* Begin *

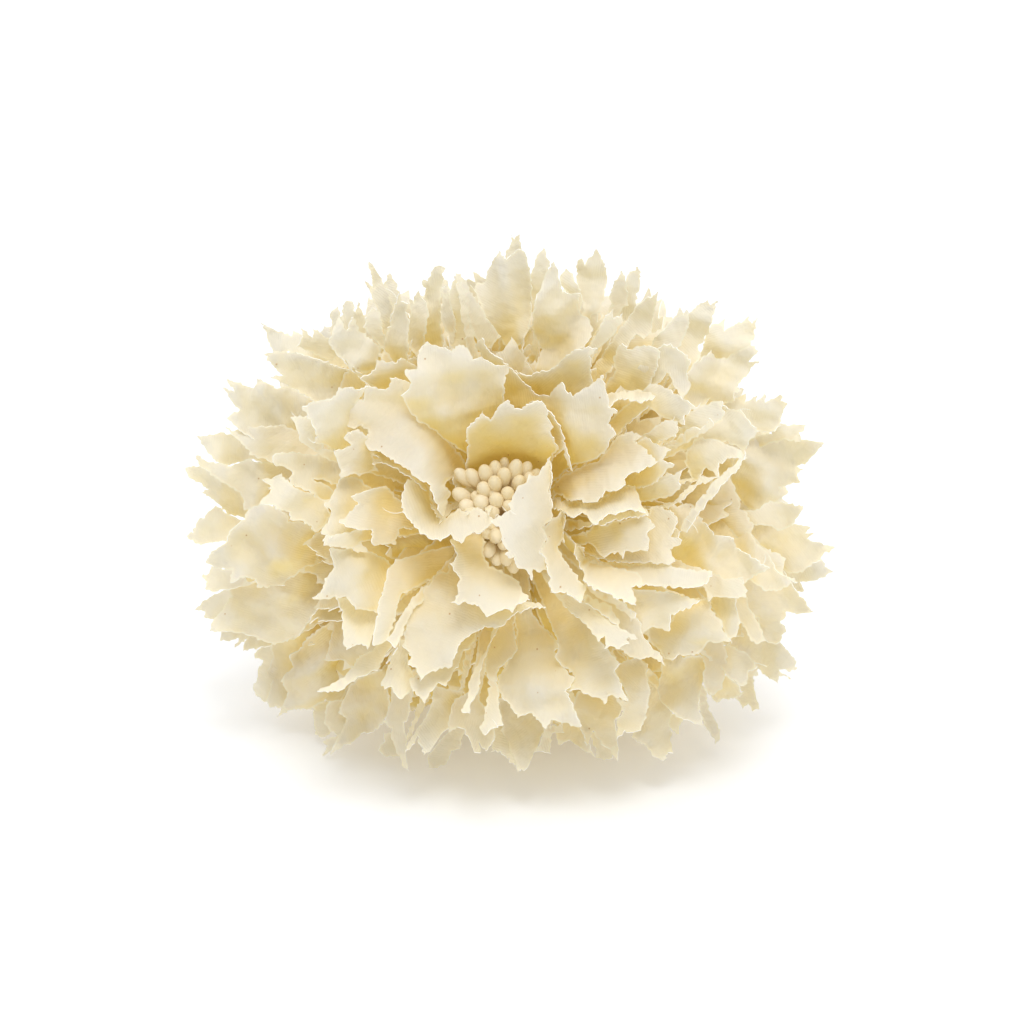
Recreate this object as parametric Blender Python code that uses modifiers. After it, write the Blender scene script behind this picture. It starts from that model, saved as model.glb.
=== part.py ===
"""A full handmade posy flower: rings of toothed petals round a bunch of bead stamens, resting on a surface.

Units are metres, +Z is up. The face of the flower looks towards -Y and a little up. The origin is at the
middle of the foot of the whole flower, on the surface that it lies on.
"""

import math
import random

import bmesh
import bpy
from mathutils import Matrix, Vector, geometry

MM = 0.001

# Driving dimensions of the whole flower, a flattened ball of petals round its core
FACE_LIFT = math.radians(18)
FACE_TURN = math.radians(4)
HALF_WIDTH = 61.5 * MM
HALF_DEPTH = 51 * MM
HALF_HEIGHT = 54 * MM
CORE_HEIGHT = 44 * MM
GAP = 0.3 * MM

# The wound core with its neck and its socket for the stamens, turned about the flower's axis
CORE_RADIUS = 9.0 * MM
CORE_SIDES = 16
CORE_ARC_STEPS = 7
NECK_RADIUS = 4.0 * MM
NECK_LENGTH = 32 * MM
NECK_CHAMFER = 0.8 * MM
SOCKET_RADIUS = 3.3 * MM
SOCKET_FLOOR = 3.7 * MM

# The binding thread, a close helix round the neck
THREAD_RADIUS = 0.5 * MM
THREAD_TURNS = 3
THREAD_START = 13 * MM
THREAD_POINTS = 9

# The stamens and the bound foot that they stand in
STAMENS = 40
STAMEN_SIDES = 5
HEAD_RADIUS = 1.15 * MM
HEAD_LENGTH = 4.0 * MM
STALK_RADIUS = 0.42 * MM
STALK_ROOT = 10 * MM
STALK_CIRCLE = 2.4 * MM
STAMEN_REACH = 32 * MM
STAMEN_SPREAD = 8.8 * MM
STAMEN_DOME = 1.6 * MM
FOOT_RADIUS = 3.0 * MM
FOOT_FLARE = 3.4 * MM
FOOT_TOP = 12.5 * MM
FOOT_SIDES = 12
GOLDEN_ANGLE = math.pi * (3 - math.sqrt(5))

# Petal blades and the glued hubs that they grow from
BLADE = 0.7 * MM
HUB_REACH = 10.3 * MM
HUB_RADIUS = 0.95 * MM
HUB_SIDES = 14
CLAW_ROOT = 9.9 * MM
CLAW_WIDTH = 3.0 * MM
PETAL_WIDTH = 17.5 * MM
MIDRIB = (0.42, 0.78)
TOOTH_START = 0.50
TOOTH_SPAN = 0.43
TOOTH_STEP = 0.035

# The petal rings: lean from the flower's axis at the hub and at the tips, petals in each ring, and, as shares
# of the ring's own cone of space, how far its two sub-layers stand apart and how far a petal may bow
FIRST_ROOT = math.radians(38)
ROOT_STEP = math.radians(12.5)
FIRST_TIP = math.radians(50)
TIP_STEP = math.radians(13.5)
FAN_REACH = 56 * MM
RING_COUNTS = (13, 16, 18, 19, 18, 16, 13, 10, 7)
FORWARD_RINGS = 5
FINE_RINGS = 3
LAYER_SHARE = 0.18
BOW_SHARE = 0.24
RIPPLE = 0.8 * MM

# The inner petals: angle round the axis and lean at the apex in degrees, reach from the core and width in mm
INNER_ROOT = FIRST_ROOT - ROOT_STEP
INNER_PETALS = (
    (-23, 39, 50, 26),
    (5, 28, 42, 22),
    (38, 37, 49, 23),
    (69, 37, 46, 22),
    (92, 32, 46, 20),
    (107, 39, 54, 16),
    (106, 15, 41, 17),
    (130, 32, 51, 16),
    (146, 24, 50, 15),
    (182, 23, 51, 17),
    (204, 37, 54, 25),
    (232, 20, 41, 20),
    (265, 23, 47, 19),
    (303, 39, 49, 24),
)

# How far petals bend where the flower rests on them, and how much of the lowest ones is worn flat
PRESS_HEIGHT = 4.8 * MM
FLAT_DEPTH = 0.5 * MM

AXIS = Vector((-math.sin(FACE_TURN) * math.cos(FACE_LIFT), -math.cos(FACE_TURN) * math.cos(FACE_LIFT),
               math.sin(FACE_LIFT)))
UP = Vector((math.sin(FACE_TURN) * math.sin(FACE_LIFT), math.cos(FACE_TURN) * math.sin(FACE_LIFT),
             math.cos(FACE_LIFT)))
RIGHT = UP.cross(AXIS)
CORE = Vector((0, 0, CORE_HEIGHT))


def clear_scene():
    for obj in list(bpy.data.objects):
        bpy.data.objects.remove(obj)


def new_collection(name):
    made = bpy.data.collections.new(name)
    bpy.context.scene.collection.children.link(made)
    return made


def material(name, colour, roughness):
    made = bpy.data.materials.new(name)
    made.use_nodes = True
    shader = made.node_tree.nodes["Principled BSDF"]
    shader.inputs["Base Color"].default_value = (*colour, 1)
    shader.inputs["Roughness"].default_value = roughness
    shader.inputs["Metallic"].default_value = 0
    return made


def add_object(name, mesh, collection, finish=None):
    obj = bpy.data.objects.new(name, mesh)
    collection.objects.link(obj)
    if finish:
        mesh.materials.clear()
        mesh.materials.append(finish)
    return obj


def evaluated_mesh(obj):
    bpy.context.view_layer.update()
    graph = bpy.context.evaluated_depsgraph_get()
    return bpy.data.meshes.new_from_object(obj.evaluated_get(graph))


def direction(lean, round_angle):
    """Unit vector at a lean from the flower's axis; round_angle runs clockwise from the top, seen in front."""
    outward = UP * math.cos(round_angle) + RIGHT * math.sin(round_angle)
    return AXIS * math.cos(lean) + outward * math.sin(lean)


def along_axis():
    """Matrix that stands a piece made along +Z on the core's centre, pointing out of the flower's face."""
    return Matrix.Translation(CORE) @ Matrix((RIGHT, UP, AXIS)).transposed().to_4x4()


def reach_of(heading):
    """Distance from the core to the flower's outside, which is a flattened ball."""
    scaled = Vector((heading.x / HALF_WIDTH, heading.y / HALF_DEPTH, heading.z / HALF_HEIGHT))
    return 1 / scaled.length


def press_down(point, side):
    """Bends what would reach the surface forwards or backwards along it."""
    if point.z >= PRESS_HEIGHT:
        return point
    height = PRESS_HEIGHT * math.exp((point.z - PRESS_HEIGHT) / PRESS_HEIGHT)
    return Vector((point.x, point.y + side * (height - point.z), height))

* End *

Give back exactly the material above from its opening line to the line bearing "TOOTH_STEP = 0.035".

## Problem solution
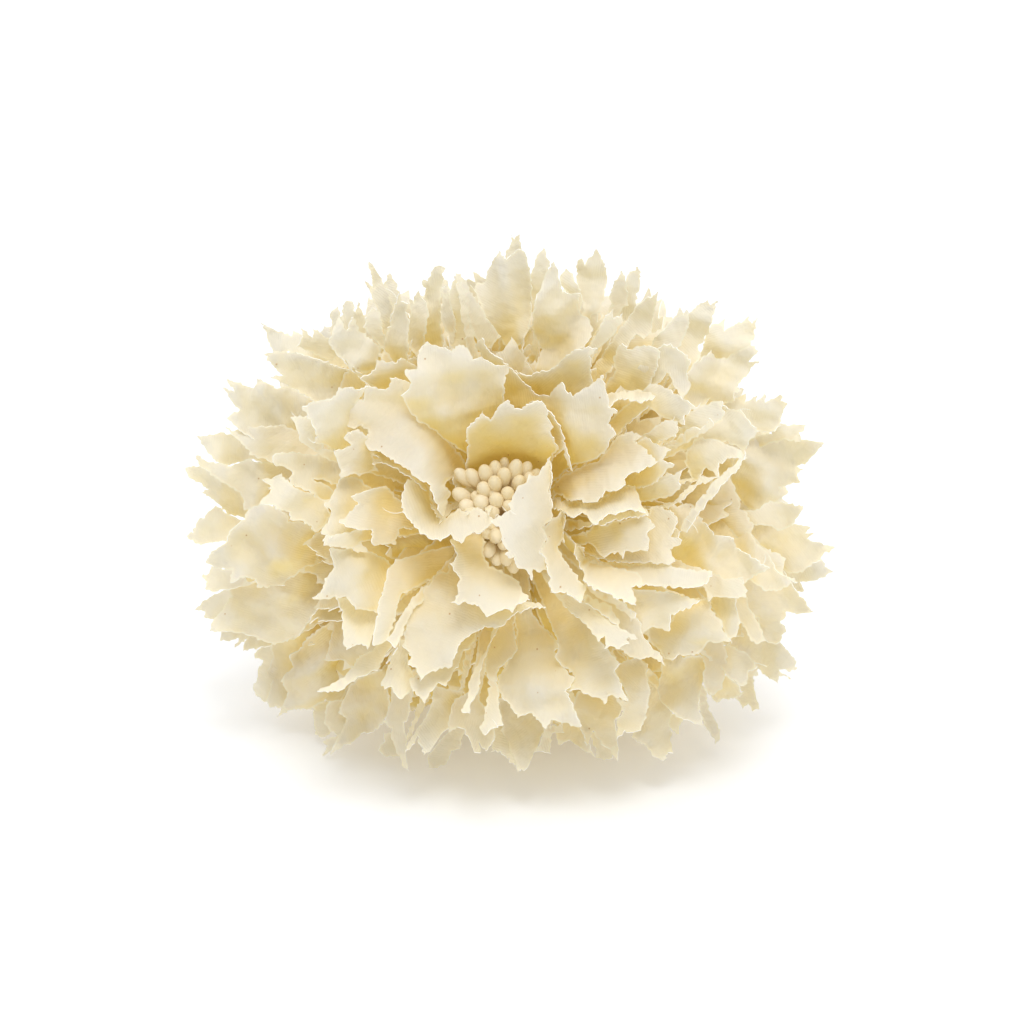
Recreate this object as parametric Blender Python code that uses modifiers. After it, write the Blender scene script behind this picture. It starts from that model, saved as model.glb.
=== part.py ===
"""A full handmade posy flower: rings of toothed petals round a bunch of bead stamens, resting on a surface.

Units are metres, +Z is up. The face of the flower looks towards -Y and a little up. The origin is at the
middle of the foot of the whole flower, on the surface that it lies on.
"""

import math
import random

import bmesh
import bpy
from mathutils import Matrix, Vector, geometry

MM = 0.001

# Driving dimensions of the whole flower, a flattened ball of petals round its core
FACE_LIFT = math.radians(18)
FACE_TURN = math.radians(4)
HALF_WIDTH = 61.5 * MM
HALF_DEPTH = 51 * MM
HALF_HEIGHT = 54 * MM
CORE_HEIGHT = 44 * MM
GAP = 0.3 * MM

# The wound core with its neck and its socket for the stamens, turned about the flower's axis
CORE_RADIUS = 9.0 * MM
CORE_SIDES = 16
CORE_ARC_STEPS = 7
NECK_RADIUS = 4.0 * MM
NECK_LENGTH = 32 * MM
NECK_CHAMFER = 0.8 * MM
SOCKET_RADIUS = 3.3 * MM
SOCKET_FLOOR = 3.7 * MM

# The binding thread, a close helix round the neck
THREAD_RADIUS = 0.5 * MM
THREAD_TURNS = 3
THREAD_START = 13 * MM
THREAD_POINTS = 9

# The stamens and the bound foot that they stand in
STAMENS = 40
STAMEN_SIDES = 5
HEAD_RADIUS = 1.15 * MM
HEAD_LENGTH = 4.0 * MM
STALK_RADIUS = 0.42 * MM
STALK_ROOT = 10 * MM
STALK_CIRCLE = 2.4 * MM
STAMEN_REACH = 32 * MM
STAMEN_SPREAD = 8.8 * MM
STAMEN_DOME = 1.6 * MM
FOOT_RADIUS = 3.0 * MM
FOOT_FLARE = 3.4 * MM
FOOT_TOP = 12.5 * MM
FOOT_SIDES = 12
GOLDEN_ANGLE = math.pi * (3 - math.sqrt(5))

# Petal blades and the glued hubs that they grow from
BLADE = 0.7 * MM
HUB_REACH = 10.3 * MM
HUB_RADIUS = 0.95 * MM
HUB_SIDES = 14
CLAW_ROOT = 9.9 * MM
CLAW_WIDTH = 3.0 * MM
PETAL_WIDTH = 17.5 * MM
MIDRIB = (0.42, 0.78)
TOOTH_START = 0.50
TOOTH_SPAN = 0.43
TOOTH_STEP = 0.035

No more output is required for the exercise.